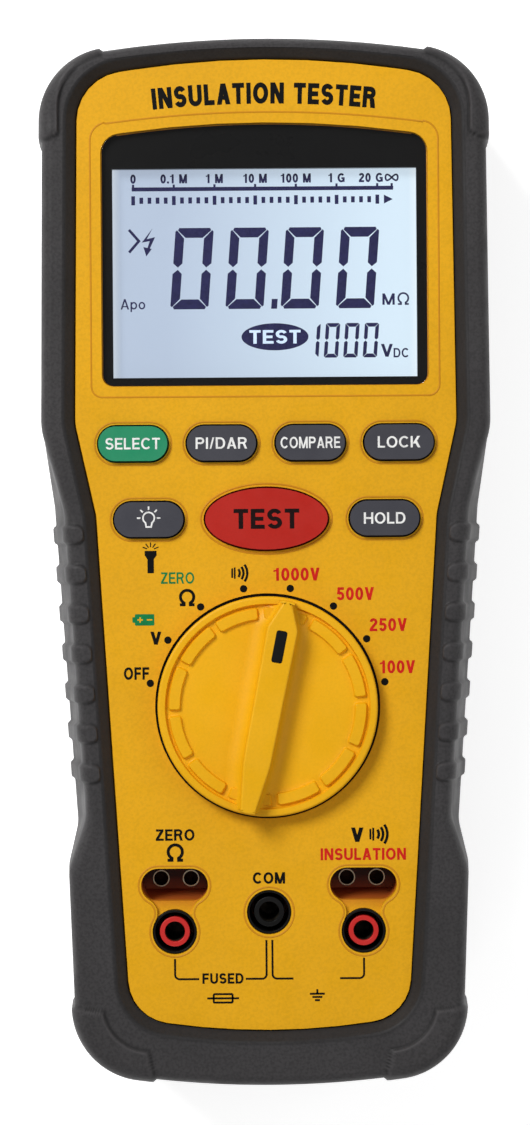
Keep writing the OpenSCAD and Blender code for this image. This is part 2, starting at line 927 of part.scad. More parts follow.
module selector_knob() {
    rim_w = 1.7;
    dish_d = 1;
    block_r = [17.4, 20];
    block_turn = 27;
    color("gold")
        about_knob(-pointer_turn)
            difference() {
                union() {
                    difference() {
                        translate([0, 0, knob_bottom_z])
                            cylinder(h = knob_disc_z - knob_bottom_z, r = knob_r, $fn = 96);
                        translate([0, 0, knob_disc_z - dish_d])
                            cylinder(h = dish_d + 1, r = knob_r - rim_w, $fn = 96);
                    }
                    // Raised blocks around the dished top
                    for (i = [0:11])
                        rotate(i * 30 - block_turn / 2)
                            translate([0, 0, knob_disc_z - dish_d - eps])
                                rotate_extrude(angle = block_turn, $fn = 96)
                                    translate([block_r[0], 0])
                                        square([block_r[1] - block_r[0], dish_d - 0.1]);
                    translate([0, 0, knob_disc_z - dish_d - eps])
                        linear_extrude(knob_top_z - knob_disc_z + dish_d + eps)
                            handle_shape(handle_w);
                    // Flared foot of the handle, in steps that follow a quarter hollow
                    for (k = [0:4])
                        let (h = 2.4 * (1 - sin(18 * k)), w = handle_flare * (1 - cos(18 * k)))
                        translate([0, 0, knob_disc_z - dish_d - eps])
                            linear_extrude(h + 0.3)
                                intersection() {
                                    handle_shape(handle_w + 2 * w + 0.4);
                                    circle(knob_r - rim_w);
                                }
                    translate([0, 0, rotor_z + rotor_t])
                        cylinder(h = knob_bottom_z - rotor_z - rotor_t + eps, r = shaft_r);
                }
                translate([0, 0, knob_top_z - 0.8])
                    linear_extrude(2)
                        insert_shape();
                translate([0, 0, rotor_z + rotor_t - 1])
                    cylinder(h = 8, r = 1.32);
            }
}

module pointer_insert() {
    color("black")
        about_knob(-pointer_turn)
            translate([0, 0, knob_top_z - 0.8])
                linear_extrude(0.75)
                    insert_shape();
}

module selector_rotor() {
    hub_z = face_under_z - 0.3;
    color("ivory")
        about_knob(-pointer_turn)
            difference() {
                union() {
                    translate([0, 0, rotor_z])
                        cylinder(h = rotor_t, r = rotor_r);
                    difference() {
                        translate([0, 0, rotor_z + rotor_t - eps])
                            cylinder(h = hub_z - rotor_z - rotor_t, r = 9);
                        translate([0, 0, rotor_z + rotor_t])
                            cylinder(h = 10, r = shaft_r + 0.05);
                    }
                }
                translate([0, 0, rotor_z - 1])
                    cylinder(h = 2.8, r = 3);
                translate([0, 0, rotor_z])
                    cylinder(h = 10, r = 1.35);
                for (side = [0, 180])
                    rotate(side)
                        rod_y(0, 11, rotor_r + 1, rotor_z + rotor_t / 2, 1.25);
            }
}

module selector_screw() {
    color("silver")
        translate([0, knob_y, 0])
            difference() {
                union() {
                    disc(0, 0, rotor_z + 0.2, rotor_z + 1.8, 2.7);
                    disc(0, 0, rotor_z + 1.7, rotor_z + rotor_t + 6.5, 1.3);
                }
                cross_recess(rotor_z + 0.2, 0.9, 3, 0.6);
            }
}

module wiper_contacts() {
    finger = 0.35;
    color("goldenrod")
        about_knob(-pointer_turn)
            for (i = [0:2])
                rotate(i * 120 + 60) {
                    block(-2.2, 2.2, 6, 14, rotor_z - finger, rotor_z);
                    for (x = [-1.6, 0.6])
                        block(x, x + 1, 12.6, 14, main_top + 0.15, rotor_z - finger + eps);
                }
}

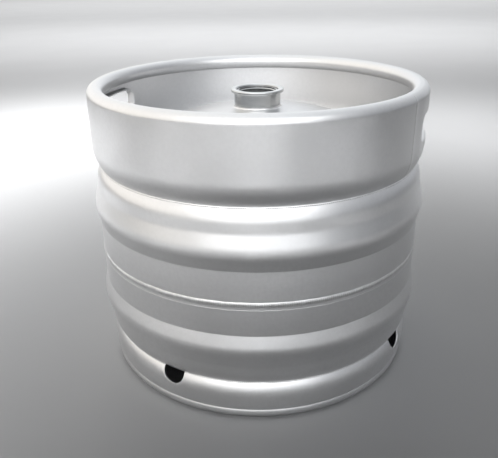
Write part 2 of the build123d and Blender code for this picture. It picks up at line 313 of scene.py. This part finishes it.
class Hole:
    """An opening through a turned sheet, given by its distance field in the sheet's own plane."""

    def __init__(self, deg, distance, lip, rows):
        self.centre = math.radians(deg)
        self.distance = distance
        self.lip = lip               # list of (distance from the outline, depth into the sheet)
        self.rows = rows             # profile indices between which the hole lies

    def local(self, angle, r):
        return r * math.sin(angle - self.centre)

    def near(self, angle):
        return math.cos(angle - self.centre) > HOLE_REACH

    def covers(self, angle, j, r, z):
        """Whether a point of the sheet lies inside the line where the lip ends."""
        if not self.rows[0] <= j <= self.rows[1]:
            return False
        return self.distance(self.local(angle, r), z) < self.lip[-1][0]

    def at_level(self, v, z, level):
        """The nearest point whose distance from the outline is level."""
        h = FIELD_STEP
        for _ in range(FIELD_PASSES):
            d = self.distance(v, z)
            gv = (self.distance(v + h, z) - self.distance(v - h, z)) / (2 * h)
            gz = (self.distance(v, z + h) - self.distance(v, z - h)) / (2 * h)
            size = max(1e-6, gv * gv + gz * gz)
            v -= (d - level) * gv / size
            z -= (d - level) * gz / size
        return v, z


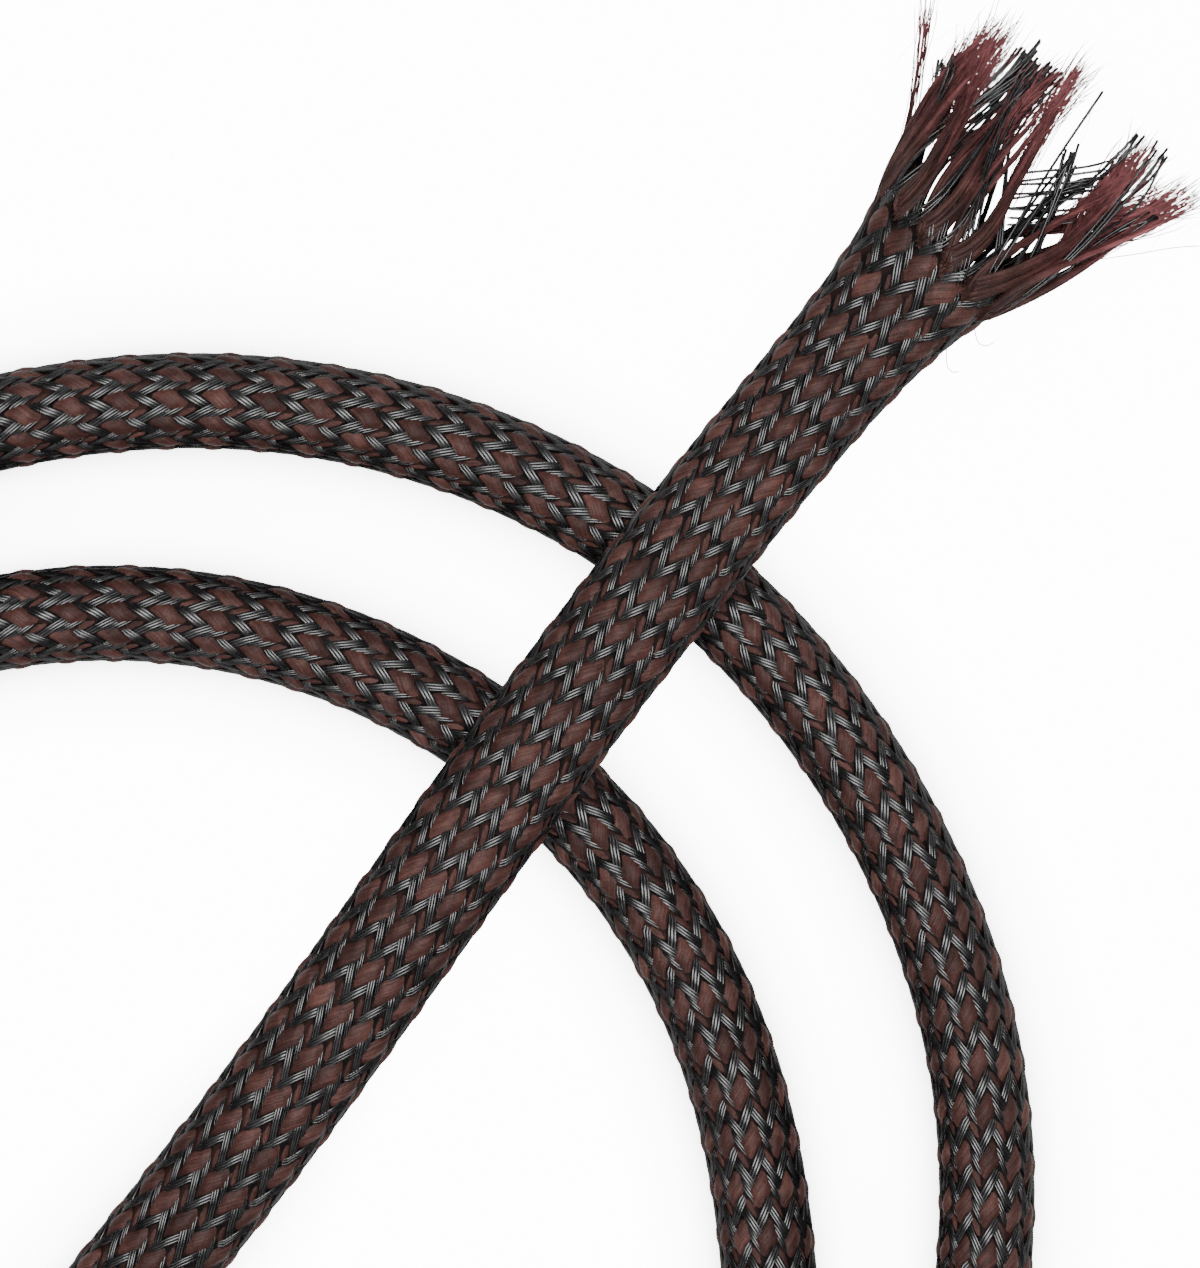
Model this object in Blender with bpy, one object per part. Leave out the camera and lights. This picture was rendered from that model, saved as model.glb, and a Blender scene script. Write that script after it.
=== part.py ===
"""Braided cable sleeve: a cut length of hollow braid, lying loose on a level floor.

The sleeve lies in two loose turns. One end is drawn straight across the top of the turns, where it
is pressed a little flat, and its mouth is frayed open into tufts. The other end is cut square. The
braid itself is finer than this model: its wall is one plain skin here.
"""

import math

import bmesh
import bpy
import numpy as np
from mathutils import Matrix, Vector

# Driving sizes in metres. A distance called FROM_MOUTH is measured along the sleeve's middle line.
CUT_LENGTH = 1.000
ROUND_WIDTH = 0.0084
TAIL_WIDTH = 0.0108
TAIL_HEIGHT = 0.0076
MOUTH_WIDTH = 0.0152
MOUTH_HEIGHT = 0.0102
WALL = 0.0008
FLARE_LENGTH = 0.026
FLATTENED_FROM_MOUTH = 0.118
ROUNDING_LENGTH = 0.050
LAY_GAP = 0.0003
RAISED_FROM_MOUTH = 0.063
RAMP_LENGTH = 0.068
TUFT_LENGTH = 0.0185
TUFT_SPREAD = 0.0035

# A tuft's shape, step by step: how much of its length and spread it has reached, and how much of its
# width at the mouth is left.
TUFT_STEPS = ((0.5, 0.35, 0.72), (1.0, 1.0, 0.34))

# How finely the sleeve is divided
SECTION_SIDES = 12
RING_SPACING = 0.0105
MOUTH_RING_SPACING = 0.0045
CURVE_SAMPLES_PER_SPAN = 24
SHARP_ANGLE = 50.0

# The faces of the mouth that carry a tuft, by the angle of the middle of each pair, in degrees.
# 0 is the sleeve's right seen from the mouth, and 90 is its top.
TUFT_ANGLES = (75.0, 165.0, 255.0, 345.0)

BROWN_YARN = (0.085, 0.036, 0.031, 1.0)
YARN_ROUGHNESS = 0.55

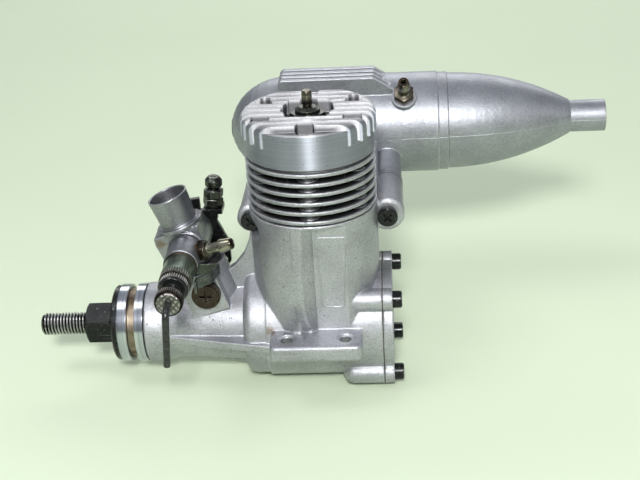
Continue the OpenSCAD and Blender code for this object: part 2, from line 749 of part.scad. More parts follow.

§ Your goal: Generate an exact reproduction of all entries.

§ Answer to the task:
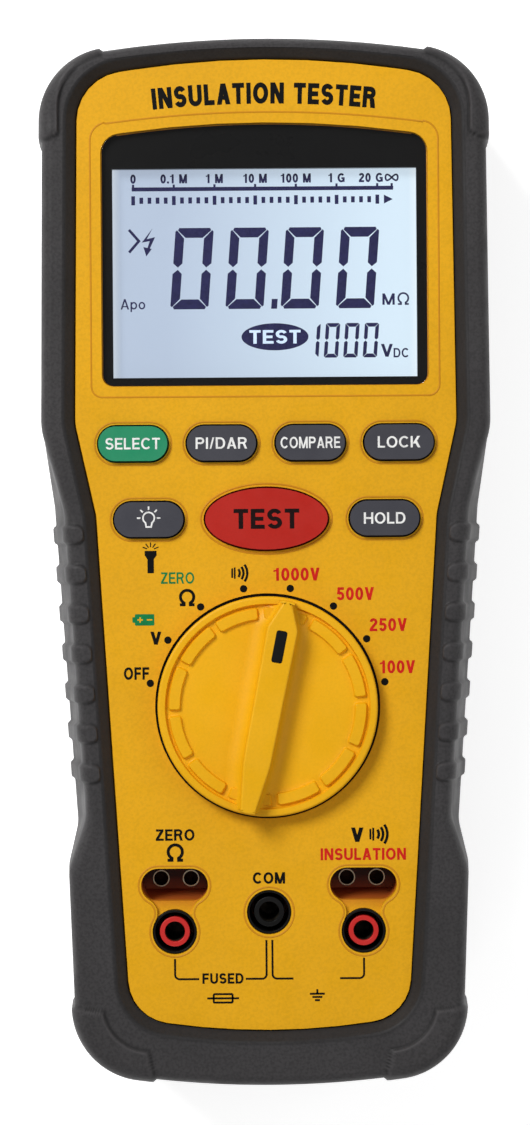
Keep writing the OpenSCAD and Blender code for this image. This is part 2, starting at line 927 of part.scad. More parts follow.
module selector_knob() {
    rim_w = 1.7;
    dish_d = 1;
    block_r = [17.4, 20];
    block_turn = 27;
    color("gold")
        about_knob(-pointer_turn)
            difference() {
                union() {
                    difference() {
                        translate([0, 0, knob_bottom_z])
                            cylinder(h = knob_disc_z - knob_bottom_z, r = knob_r, $fn = 96);
                        translate([0, 0, knob_disc_z - dish_d])
                            cylinder(h = dish_d + 1, r = knob_r - rim_w, $fn = 96);
                    }
                    // Raised blocks around the dished top
                    for (i = [0:11])
                        rotate(i * 30 - block_turn / 2)
                            translate([0, 0, knob_disc_z - dish_d - eps])
                                rotate_extrude(angle = block_turn, $fn = 96)
                                    translate([block_r[0], 0])
                                        square([block_r[1] - block_r[0], dish_d - 0.1]);
                    translate([0, 0, knob_disc_z - dish_d - eps])
                        linear_extrude(knob_top_z - knob_disc_z + dish_d + eps)
                            handle_shape(handle_w);
                    // Flared foot of the handle, in steps that follow a quarter hollow
                    for (k = [0:4])
                        let (h = 2.4 * (1 - sin(18 * k)), w = handle_flare * (1 - cos(18 * k)))
                        translate([0, 0, knob_disc_z - dish_d - eps])
                            linear_extrude(h + 0.3)
                                intersection() {
                                    handle_shape(handle_w + 2 * w + 0.4);
                                    circle(knob_r - rim_w);
                                }
                    translate([0, 0, rotor_z + rotor_t])
                        cylinder(h = knob_bottom_z - rotor_z - rotor_t + eps, r = shaft_r);
                }
                translate([0, 0, knob_top_z - 0.8])
                    linear_extrude(2)
                        insert_shape();
                translate([0, 0, rotor_z + rotor_t - 1])
                    cylinder(h = 8, r = 1.32);
            }
}

module pointer_insert() {
    color("black")
        about_knob(-pointer_turn)
            translate([0, 0, knob_top_z - 0.8])
                linear_extrude(0.75)
                    insert_shape();
}

module selector_rotor() {
    hub_z = face_under_z - 0.3;
    color("ivory")
        about_knob(-pointer_turn)
            difference() {
                union() {
                    translate([0, 0, rotor_z])
                        cylinder(h = rotor_t, r = rotor_r);
                    difference() {
                        translate([0, 0, rotor_z + rotor_t - eps])
                            cylinder(h = hub_z - rotor_z - rotor_t, r = 9);
                        translate([0, 0, rotor_z + rotor_t])
                            cylinder(h = 10, r = shaft_r + 0.05);
                    }
                }
                translate([0, 0, rotor_z - 1])
                    cylinder(h = 2.8, r = 3);
                translate([0, 0, rotor_z])
                    cylinder(h = 10, r = 1.35);
                for (side = [0, 180])
                    rotate(side)
                        rod_y(0, 11, rotor_r + 1, rotor_z + rotor_t / 2, 1.25);
            }
}

module selector_screw() {
    color("silver")
        translate([0, knob_y, 0])
            difference() {
                union() {
                    disc(0, 0, rotor_z + 0.2, rotor_z + 1.8, 2.7);
                    disc(0, 0, rotor_z + 1.7, rotor_z + rotor_t + 6.5, 1.3);
                }
                cross_recess(rotor_z + 0.2, 0.9, 3, 0.6);
            }
}

module wiper_contacts() {
    finger = 0.35;
    color("goldenrod")
        about_knob(-pointer_turn)
            for (i = [0:2])
                rotate(i * 120 + 60) {
                    block(-2.2, 2.2, 6, 14, rotor_z - finger, rotor_z);
                    for (x = [-1.6, 0.6])
                        block(x, x + 1, 12.6, 14, main_top + 0.15, rotor_z - finger + eps);
                }
}

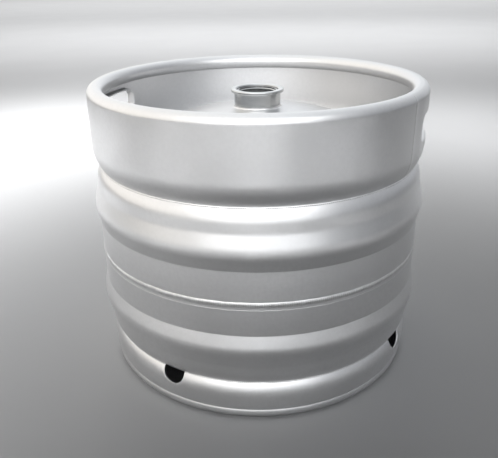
Write part 2 of the build123d and Blender code for this picture. It picks up at line 313 of scene.py. This part finishes it.
class Hole:
    """An opening through a turned sheet, given by its distance field in the sheet's own plane."""

    def __init__(self, deg, distance, lip, rows):
        self.centre = math.radians(deg)
        self.distance = distance
        self.lip = lip               # list of (distance from the outline, depth into the sheet)
        self.rows = rows             # profile indices between which the hole lies

    def local(self, angle, r):
        return r * math.sin(angle - self.centre)

    def near(self, angle):
        return math.cos(angle - self.centre) > HOLE_REACH

    def covers(self, angle, j, r, z):
        """Whether a point of the sheet lies inside the line where the lip ends."""
        if not self.rows[0] <= j <= self.rows[1]:
            return False
        return self.distance(self.local(angle, r), z) < self.lip[-1][0]

    def at_level(self, v, z, level):
        """The nearest point whose distance from the outline is level."""
        h = FIELD_STEP
        for _ in range(FIELD_PASSES):
            d = self.distance(v, z)
            gv = (self.distance(v + h, z) - self.distance(v - h, z)) / (2 * h)
            gz = (self.distance(v, z + h) - self.distance(v, z - h)) / (2 * h)
            size = max(1e-6, gv * gv + gz * gz)
            v -= (d - level) * gv / size
            z -= (d - level) * gz / size
        return v, z


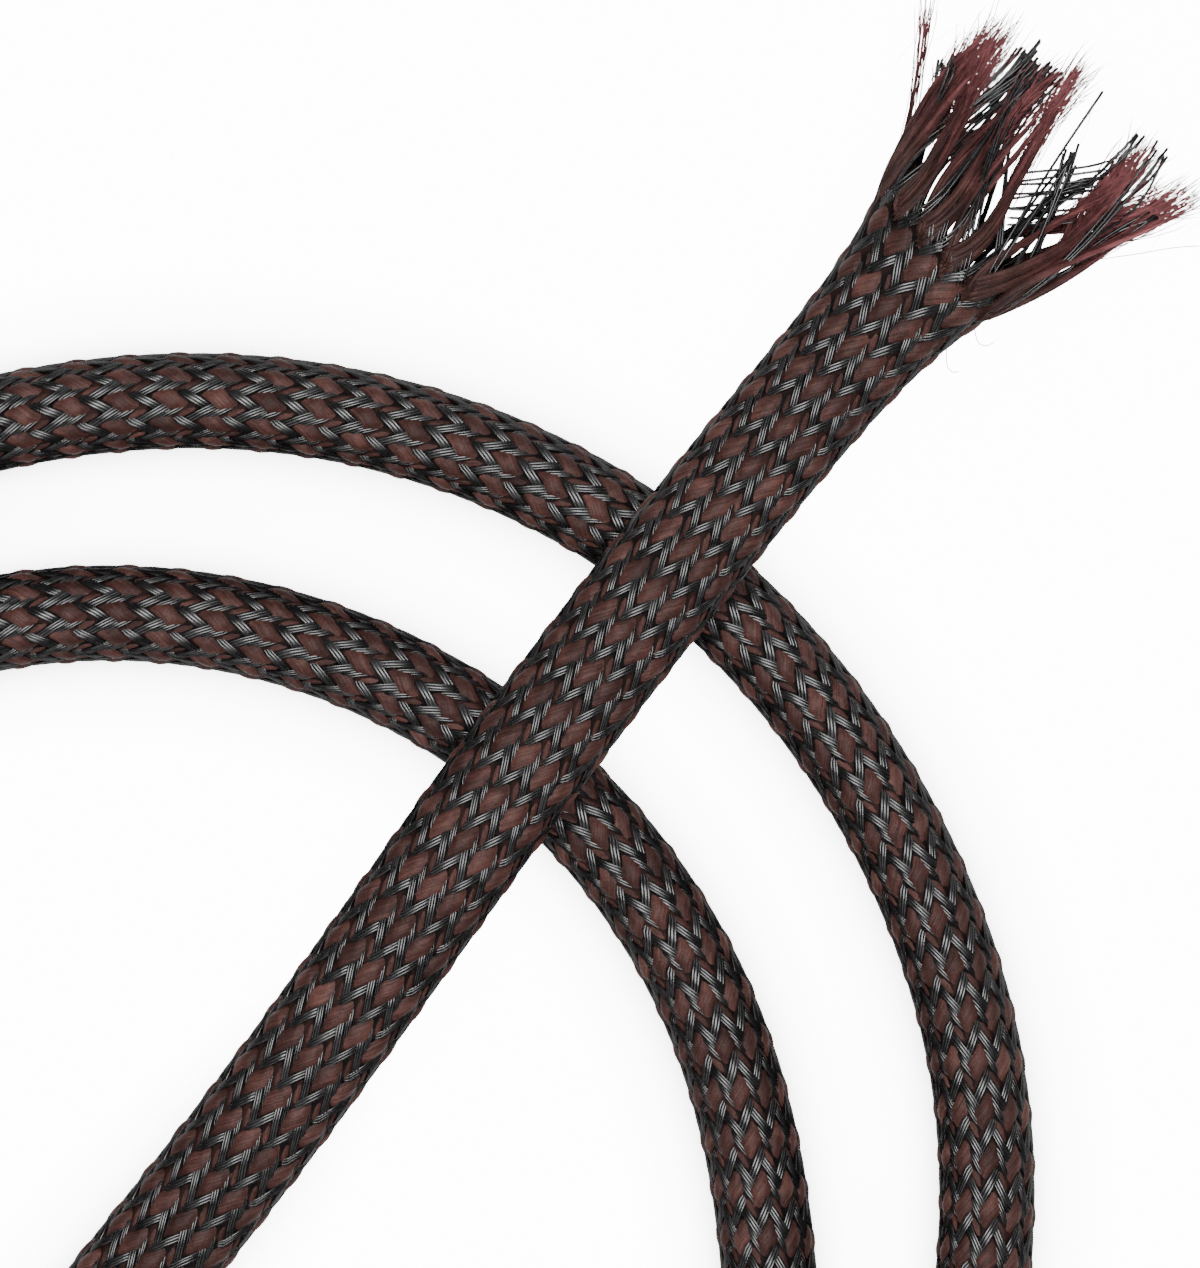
Model this object in Blender with bpy, one object per part. Leave out the camera and lights. This picture was rendered from that model, saved as model.glb, and a Blender scene script. Write that script after it.
=== part.py ===
"""Braided cable sleeve: a cut length of hollow braid, lying loose on a level floor.

The sleeve lies in two loose turns. One end is drawn straight across the top of the turns, where it
is pressed a little flat, and its mouth is frayed open into tufts. The other end is cut square. The
braid itself is finer than this model: its wall is one plain skin here.
"""

import math

import bmesh
import bpy
import numpy as np
from mathutils import Matrix, Vector

# Driving sizes in metres. A distance called FROM_MOUTH is measured along the sleeve's middle line.
CUT_LENGTH = 1.000
ROUND_WIDTH = 0.0084
TAIL_WIDTH = 0.0108
TAIL_HEIGHT = 0.0076
MOUTH_WIDTH = 0.0152
MOUTH_HEIGHT = 0.0102
WALL = 0.0008
FLARE_LENGTH = 0.026
FLATTENED_FROM_MOUTH = 0.118
ROUNDING_LENGTH = 0.050
LAY_GAP = 0.0003
RAISED_FROM_MOUTH = 0.063
RAMP_LENGTH = 0.068
TUFT_LENGTH = 0.0185
TUFT_SPREAD = 0.0035

# A tuft's shape, step by step: how much of its length and spread it has reached, and how much of its
# width at the mouth is left.
TUFT_STEPS = ((0.5, 0.35, 0.72), (1.0, 1.0, 0.34))

# How finely the sleeve is divided
SECTION_SIDES = 12
RING_SPACING = 0.0105
MOUTH_RING_SPACING = 0.0045
CURVE_SAMPLES_PER_SPAN = 24
SHARP_ANGLE = 50.0

# The faces of the mouth that carry a tuft, by the angle of the middle of each pair, in degrees.
# 0 is the sleeve's right seen from the mouth, and 90 is its top.
TUFT_ANGLES = (75.0, 165.0, 255.0, 345.0)

BROWN_YARN = (0.085, 0.036, 0.031, 1.0)
YARN_ROUGHNESS = 0.55

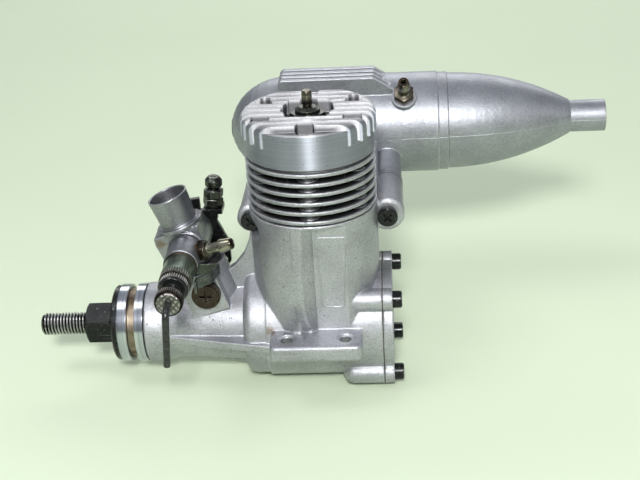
Continue the OpenSCAD and Blender code for this object: part 2, from line 749 of part.scad. More parts follow.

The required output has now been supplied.